College (1927)    2 Stars

“You’ll graduate with a perpetual smile!”

 

College (1927)

Director: James W. Horne

Cast: Buster Keaton, Anne Cornwall, Flora Bramley

Synopsis: To reconcile with his girlfriend, a bookish college student tries to become an athlete.

 

 

 

Keaton’s The General is acknowledged as a classic today, but it was a box office flop when first released, so his producer and brother-in-law Joseph M. Schenck was reluctant to commit another large budget on his star comedian’s next feature. Schenck also wanted Keaton to select a topic for his next movie to cash in on the then-current trend for college movies inspired by Harold Lloyd’s comic hit The Freshman in 1925. Keaton duly obliged, but he wasn’t happy about it. In fact Keaton wasn’t happy about much at all back then: his marriage to Natalie Talmadge was floundering and she was making it difficult for him to see his kids. Keaton was drinking heavily as a result, although you wouldn’t think so to look at his physical condition. It’s something of a surprise, then, that College is as good as it is; it’s no classic, that’s for sure, and it’s not amongst Keaton’s best, but it contains some solid laughs and features some superb physical comedy.

Keaton plays Ronald, a bookish student who invokes the wrath of his entire college year when he delivers a speech at their graduation ceremony ridiculing the contribution of athletics to college life. ‘What have Ty Ruth and Babe Dempsey done for science?’ he asks shortly before his entire audience — apart from his adoring mother (former Vitagraph Girl Florence Turner, one of the cinema’s first movie stars) — departs in disgust. Amongst the unimpressed audience is The Girl (Anne Cornwall — Mr Smith Goes to Washington — who would have a tiny, uncredited role in The Buster Keaton Story in 1957) on whom Ronald is keen. With the kind of immature fickleness that should have Ronald breathing a sigh of relief that she’s shown him the cold shoulder, The Girl coldly informs Ronald that from now on she won’t like him until he likes sport, and prances off with the school jock (Harold Goodwin — All Quiet on the Western Front).
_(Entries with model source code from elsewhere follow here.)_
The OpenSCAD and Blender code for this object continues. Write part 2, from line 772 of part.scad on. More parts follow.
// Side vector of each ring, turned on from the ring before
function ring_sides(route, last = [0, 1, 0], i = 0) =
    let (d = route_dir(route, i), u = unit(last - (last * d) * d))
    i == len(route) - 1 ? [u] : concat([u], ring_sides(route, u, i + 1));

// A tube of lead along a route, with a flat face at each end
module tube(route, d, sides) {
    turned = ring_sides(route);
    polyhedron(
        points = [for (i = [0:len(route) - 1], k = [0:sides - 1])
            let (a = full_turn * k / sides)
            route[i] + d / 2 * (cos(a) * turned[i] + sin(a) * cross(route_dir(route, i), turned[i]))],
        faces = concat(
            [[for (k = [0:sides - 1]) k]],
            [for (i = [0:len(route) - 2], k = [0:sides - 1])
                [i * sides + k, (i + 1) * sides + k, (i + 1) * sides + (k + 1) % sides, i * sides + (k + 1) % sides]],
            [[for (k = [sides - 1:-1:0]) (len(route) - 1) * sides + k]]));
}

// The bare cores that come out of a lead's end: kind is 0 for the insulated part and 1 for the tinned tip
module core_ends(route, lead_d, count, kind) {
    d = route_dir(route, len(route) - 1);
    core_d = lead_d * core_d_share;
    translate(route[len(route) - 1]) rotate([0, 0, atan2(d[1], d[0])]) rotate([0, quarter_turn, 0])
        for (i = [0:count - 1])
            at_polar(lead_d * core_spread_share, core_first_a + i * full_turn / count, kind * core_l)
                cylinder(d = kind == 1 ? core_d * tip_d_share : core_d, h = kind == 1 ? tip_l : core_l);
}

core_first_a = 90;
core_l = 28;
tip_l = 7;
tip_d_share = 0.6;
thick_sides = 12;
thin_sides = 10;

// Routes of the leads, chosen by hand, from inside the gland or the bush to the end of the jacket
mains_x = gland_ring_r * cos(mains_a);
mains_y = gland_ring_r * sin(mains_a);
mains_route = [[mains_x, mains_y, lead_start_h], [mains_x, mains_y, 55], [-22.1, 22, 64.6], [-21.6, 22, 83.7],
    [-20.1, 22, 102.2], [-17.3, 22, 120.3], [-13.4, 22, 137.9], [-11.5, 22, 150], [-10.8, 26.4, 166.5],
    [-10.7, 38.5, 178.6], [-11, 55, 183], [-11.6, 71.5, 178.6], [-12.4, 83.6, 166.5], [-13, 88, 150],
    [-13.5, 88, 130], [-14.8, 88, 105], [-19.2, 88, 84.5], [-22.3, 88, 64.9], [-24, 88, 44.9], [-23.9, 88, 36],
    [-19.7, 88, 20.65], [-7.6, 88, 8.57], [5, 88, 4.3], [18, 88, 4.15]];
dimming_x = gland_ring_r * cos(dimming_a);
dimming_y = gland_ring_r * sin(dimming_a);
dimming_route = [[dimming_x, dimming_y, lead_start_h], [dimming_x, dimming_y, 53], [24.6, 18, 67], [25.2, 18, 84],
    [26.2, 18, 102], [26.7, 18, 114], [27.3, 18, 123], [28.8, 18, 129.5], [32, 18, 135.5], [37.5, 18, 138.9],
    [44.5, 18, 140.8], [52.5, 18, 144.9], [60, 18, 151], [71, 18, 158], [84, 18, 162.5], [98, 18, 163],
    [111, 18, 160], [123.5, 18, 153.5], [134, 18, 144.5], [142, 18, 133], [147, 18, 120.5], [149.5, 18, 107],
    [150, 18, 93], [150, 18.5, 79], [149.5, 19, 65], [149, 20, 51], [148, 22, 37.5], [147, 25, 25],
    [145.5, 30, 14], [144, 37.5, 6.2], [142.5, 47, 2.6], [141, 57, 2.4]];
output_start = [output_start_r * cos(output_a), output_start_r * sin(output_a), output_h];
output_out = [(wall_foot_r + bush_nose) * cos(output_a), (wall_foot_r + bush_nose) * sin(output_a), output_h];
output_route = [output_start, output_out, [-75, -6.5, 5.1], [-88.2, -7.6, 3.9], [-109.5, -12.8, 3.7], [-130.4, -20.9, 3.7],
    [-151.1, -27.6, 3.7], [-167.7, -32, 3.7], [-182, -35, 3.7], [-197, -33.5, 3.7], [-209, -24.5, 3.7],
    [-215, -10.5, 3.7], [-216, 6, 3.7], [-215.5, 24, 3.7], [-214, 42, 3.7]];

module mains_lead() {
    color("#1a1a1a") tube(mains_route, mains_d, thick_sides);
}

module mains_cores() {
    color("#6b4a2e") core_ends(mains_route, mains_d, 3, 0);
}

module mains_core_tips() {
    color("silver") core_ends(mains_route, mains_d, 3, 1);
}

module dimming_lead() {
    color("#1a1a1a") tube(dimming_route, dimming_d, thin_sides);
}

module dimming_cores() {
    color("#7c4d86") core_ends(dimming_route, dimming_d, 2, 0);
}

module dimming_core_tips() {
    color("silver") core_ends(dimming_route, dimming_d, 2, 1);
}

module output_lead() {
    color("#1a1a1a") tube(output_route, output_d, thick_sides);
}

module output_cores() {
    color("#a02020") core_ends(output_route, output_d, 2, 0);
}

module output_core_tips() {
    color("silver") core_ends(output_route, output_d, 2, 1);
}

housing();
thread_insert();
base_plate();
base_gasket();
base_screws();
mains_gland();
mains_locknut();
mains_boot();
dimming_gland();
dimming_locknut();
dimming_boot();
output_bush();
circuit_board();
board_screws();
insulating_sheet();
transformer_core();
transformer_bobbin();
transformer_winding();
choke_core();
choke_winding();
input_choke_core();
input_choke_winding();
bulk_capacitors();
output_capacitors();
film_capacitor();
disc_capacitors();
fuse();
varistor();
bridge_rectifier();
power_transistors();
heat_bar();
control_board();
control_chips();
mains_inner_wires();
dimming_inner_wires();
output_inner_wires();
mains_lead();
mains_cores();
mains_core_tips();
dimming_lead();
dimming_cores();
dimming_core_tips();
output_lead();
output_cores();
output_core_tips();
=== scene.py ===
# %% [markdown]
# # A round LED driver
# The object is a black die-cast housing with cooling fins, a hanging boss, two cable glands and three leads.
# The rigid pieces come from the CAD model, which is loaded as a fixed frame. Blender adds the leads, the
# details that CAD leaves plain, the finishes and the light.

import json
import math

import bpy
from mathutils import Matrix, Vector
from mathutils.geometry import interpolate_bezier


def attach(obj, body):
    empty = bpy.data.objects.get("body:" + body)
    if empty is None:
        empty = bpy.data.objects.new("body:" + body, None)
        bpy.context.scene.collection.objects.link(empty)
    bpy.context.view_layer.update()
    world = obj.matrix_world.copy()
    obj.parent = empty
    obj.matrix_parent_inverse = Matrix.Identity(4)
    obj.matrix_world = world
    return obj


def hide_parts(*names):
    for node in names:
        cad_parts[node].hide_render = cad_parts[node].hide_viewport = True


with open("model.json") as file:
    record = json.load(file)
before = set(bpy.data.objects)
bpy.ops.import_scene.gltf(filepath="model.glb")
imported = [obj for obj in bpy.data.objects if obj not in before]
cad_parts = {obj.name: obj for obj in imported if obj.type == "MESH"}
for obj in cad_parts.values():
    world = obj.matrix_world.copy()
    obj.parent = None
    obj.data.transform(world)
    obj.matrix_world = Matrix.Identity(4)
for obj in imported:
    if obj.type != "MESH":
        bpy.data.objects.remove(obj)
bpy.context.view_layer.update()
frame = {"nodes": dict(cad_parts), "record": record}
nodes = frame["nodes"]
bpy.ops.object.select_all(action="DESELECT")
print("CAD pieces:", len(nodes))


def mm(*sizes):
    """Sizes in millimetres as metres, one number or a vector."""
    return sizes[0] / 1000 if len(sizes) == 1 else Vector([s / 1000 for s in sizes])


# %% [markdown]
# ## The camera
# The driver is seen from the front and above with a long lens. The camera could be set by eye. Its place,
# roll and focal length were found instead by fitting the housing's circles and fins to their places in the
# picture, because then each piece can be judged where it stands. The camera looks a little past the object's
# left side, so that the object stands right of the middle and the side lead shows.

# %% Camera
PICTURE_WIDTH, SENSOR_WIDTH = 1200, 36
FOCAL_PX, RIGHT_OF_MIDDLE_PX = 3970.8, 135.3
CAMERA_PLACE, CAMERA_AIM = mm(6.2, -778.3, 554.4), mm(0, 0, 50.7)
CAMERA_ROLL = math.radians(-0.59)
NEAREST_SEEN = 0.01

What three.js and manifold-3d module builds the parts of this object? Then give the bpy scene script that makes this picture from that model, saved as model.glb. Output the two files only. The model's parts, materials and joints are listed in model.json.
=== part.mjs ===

Ronald determines to win her back by enrolling in the same college as both her and that jock and becoming a top class sportsman. The particular sport in which he’s to excel isn’t particularly important to him, so he packs every imaginable type of sportswear into his case. The trouble is, Ronald is hopeless at every sport he attempts, and his attempts to win back The Girl’s heart look doomed.

There’s a fairly lengthy section in the middle of College which sees the hapless Ronald endeavouring to participate in every track and field sport you can think of. Each effort inevitably ends in complete and utter failure, and the way that Keaton succeeds in making his character look so inept at everything he tries shows just how adept he was at physical comedy. Faking incompetence at something is almost as difficult as faking proficiency at the same thing, but Keaton achieves his purpose with inelegant perfection, and these scenes are by far the strongest of the film. In fact, if the rest of College had been as funny as this part of the movie, there’s little doubt that it would now rank amongst his finest achievements.

That doesn’t mean that the rest of College is poor, it’s still high quality material which falls a shade short of Keaton’s usual high standards. Modern critics seem incapable of viewing a scene in which Keaton wears blackface while waiting table in the context of its time and therefore feel compelled to lament the racial stereotyping rather than focus on the quality of the comedy. The fact is it’s a funny sequence, topped off by an incredible backward roll performed by Keaton during which he spills not one drop from the bowl of soup he’s carrying at the time. The fact that Keaton was able to devise and perform such gags and stunts at a time when his personal life was at a low is testimony to just how talented the man was.